» **Information shown**
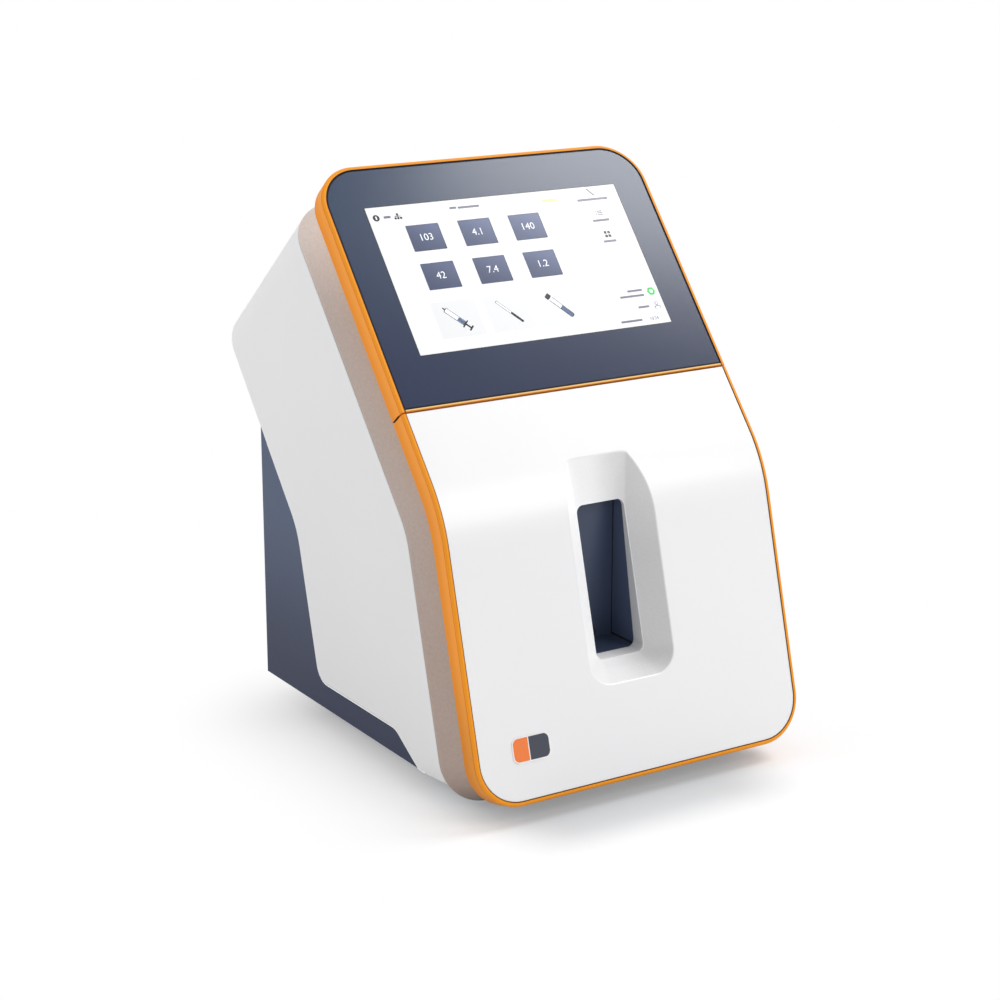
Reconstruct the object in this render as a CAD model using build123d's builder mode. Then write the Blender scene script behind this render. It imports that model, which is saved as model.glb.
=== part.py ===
from build123d import *
import os
from math import cos, radians, sin

os.makedirs("parts", exist_ok=True)

# A bench electrolyte analyzer: a bent slab that leans back, with a touch screen
# above and a hinged door with a flared sample opening below.
# Millimetres, X to the viewer's right, the front towards -Y, Z up from the table.

# Front face: two flat planes that lean back and meet in a bend
lean_up = 40.0
lean_low = 15.1
bend_y = -100.19
bend_z = 152.8
bend_radius = 78.0

# Outline seen square to the face: u runs up each plane from the bend
half_width = 99.5
top_u = 197.6
bottom_u = -147.7
corner = 24.0

# Coloured rim round the face
rim_wall = 2.5
rim_depth = 11.0
rim_bevel = 1.0
line_depth = 1.0
line_width = 0.4
line_cut = 0.3

# Split between the fixed screen above and the door below
glass_low_u = 58.4
bar_width = 1.5
door_gap = 1.0

# Touch screen
glass_thick = 1.8
glass_sink = 0.25
fit = 0.15
ledge_thick = 2.0
frame_land = 7.0
land_corner = 4.0
screen_half = 77.1
screen_tall = 86.2
screen_shift = 2.45
lcd_border = 5.5
lcd_thick = 3.6
board_thick = 1.6
board_margin = 9.0
board_margin_u = 10.35
spacer_tall = 2.4
spacer_radius = 2.6
spacer_inset = 3.0
screen_chips = ((-30.0, 10.0, 22.0, 22.0), (25.0, 18.0, 22.0, 22.0), (10.0, -32.0, 30.0, 8.0),
                (-45.0, -34.0, 30.0, 8.0))
screen_chip_tall = 2.0

# Front carrier: the shoulder behind the rim and the bulkhead
carrier_gap = 0.5
shoulder_back = 36.5
shoulder_inset = 8.0
shoulder_rim = 1.5
carrier_lip = 9.0
bulkhead_thick = 3.0
parting = 0.3

# Rear housing
side_inset = 0.3
shell_wall = 3.0
back_up = 147.5
back_low = 160.5
back_bend = 45.0
skirt_z = 12.4
skirt_step_z = 25.7
skirt_step_front = -51.49
skirt_front = -73.49
skirt_round = 12.0
back_edge = 3.0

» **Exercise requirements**
Print again each line of the listing above, exactly as it appears.

» **Written answer**
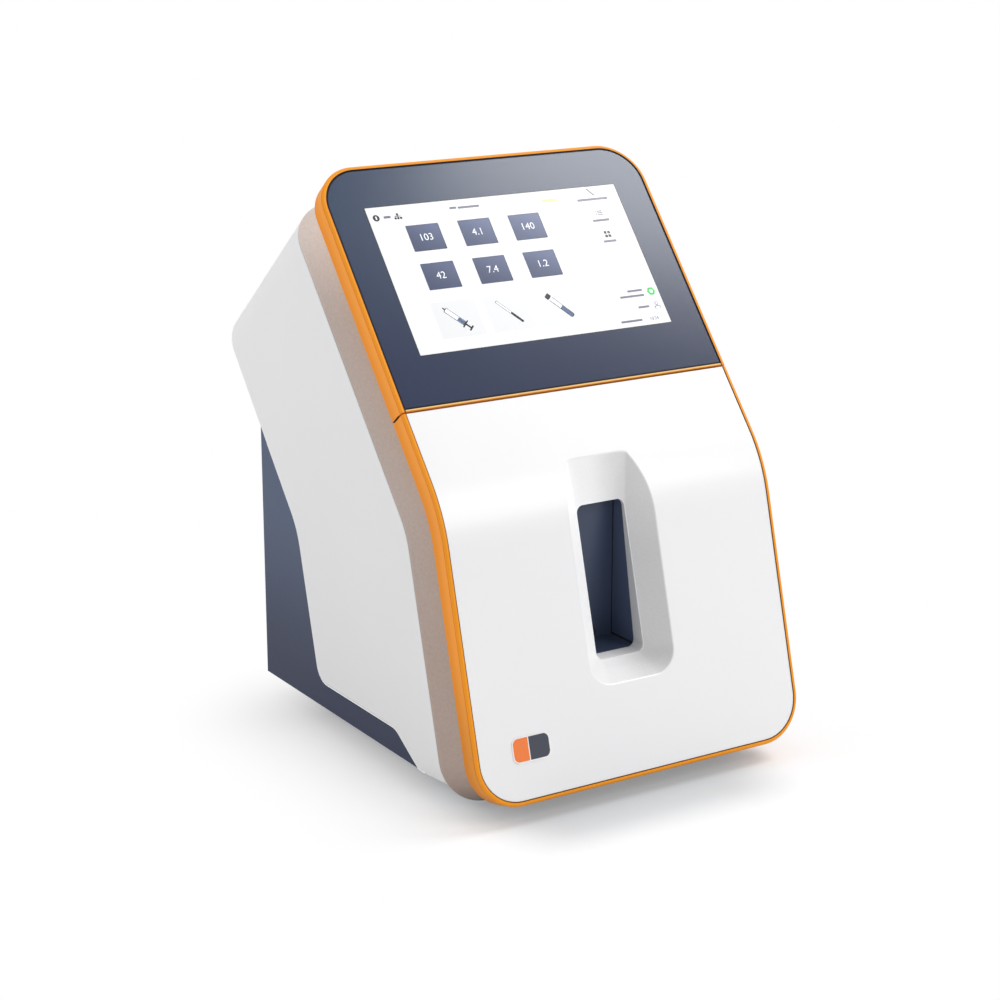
Reconstruct the object in this render as a CAD model using build123d's builder mode. Then write the Blender scene script behind this render. It imports that model, which is saved as model.glb.
=== part.py ===
from build123d import *
import os
from math import cos, radians, sin

os.makedirs("parts", exist_ok=True)

# A bench electrolyte analyzer: a bent slab that leans back, with a touch screen
# above and a hinged door with a flared sample opening below.
# Millimetres, X to the viewer's right, the front towards -Y, Z up from the table.

# Front face: two flat planes that lean back and meet in a bend
lean_up = 40.0
lean_low = 15.1
bend_y = -100.19
bend_z = 152.8
bend_radius = 78.0

# Outline seen square to the face: u runs up each plane from the bend
half_width = 99.5
top_u = 197.6
bottom_u = -147.7
corner = 24.0

# Coloured rim round the face
rim_wall = 2.5
rim_depth = 11.0
rim_bevel = 1.0
line_depth = 1.0
line_width = 0.4
line_cut = 0.3

# Split between the fixed screen above and the door below
glass_low_u = 58.4
bar_width = 1.5
door_gap = 1.0

# Touch screen
glass_thick = 1.8
glass_sink = 0.25
fit = 0.15
ledge_thick = 2.0
frame_land = 7.0
land_corner = 4.0
screen_half = 77.1
screen_tall = 86.2
screen_shift = 2.45
lcd_border = 5.5
lcd_thick = 3.6
board_thick = 1.6
board_margin = 9.0
board_margin_u = 10.35
spacer_tall = 2.4
spacer_radius = 2.6
spacer_inset = 3.0
screen_chips = ((-30.0, 10.0, 22.0, 22.0), (25.0, 18.0, 22.0, 22.0), (10.0, -32.0, 30.0, 8.0),
                (-45.0, -34.0, 30.0, 8.0))
screen_chip_tall = 2.0

# Front carrier: the shoulder behind the rim and the bulkhead
carrier_gap = 0.5
shoulder_back = 36.5
shoulder_inset = 8.0
shoulder_rim = 1.5
carrier_lip = 9.0
bulkhead_thick = 3.0
parting = 0.3

# Rear housing
side_inset = 0.3
shell_wall = 3.0
back_up = 147.5
back_low = 160.5
back_bend = 45.0
skirt_z = 12.4
skirt_step_z = 25.7
skirt_step_front = -51.49
skirt_front = -73.49
skirt_round = 12.0
back_edge = 3.0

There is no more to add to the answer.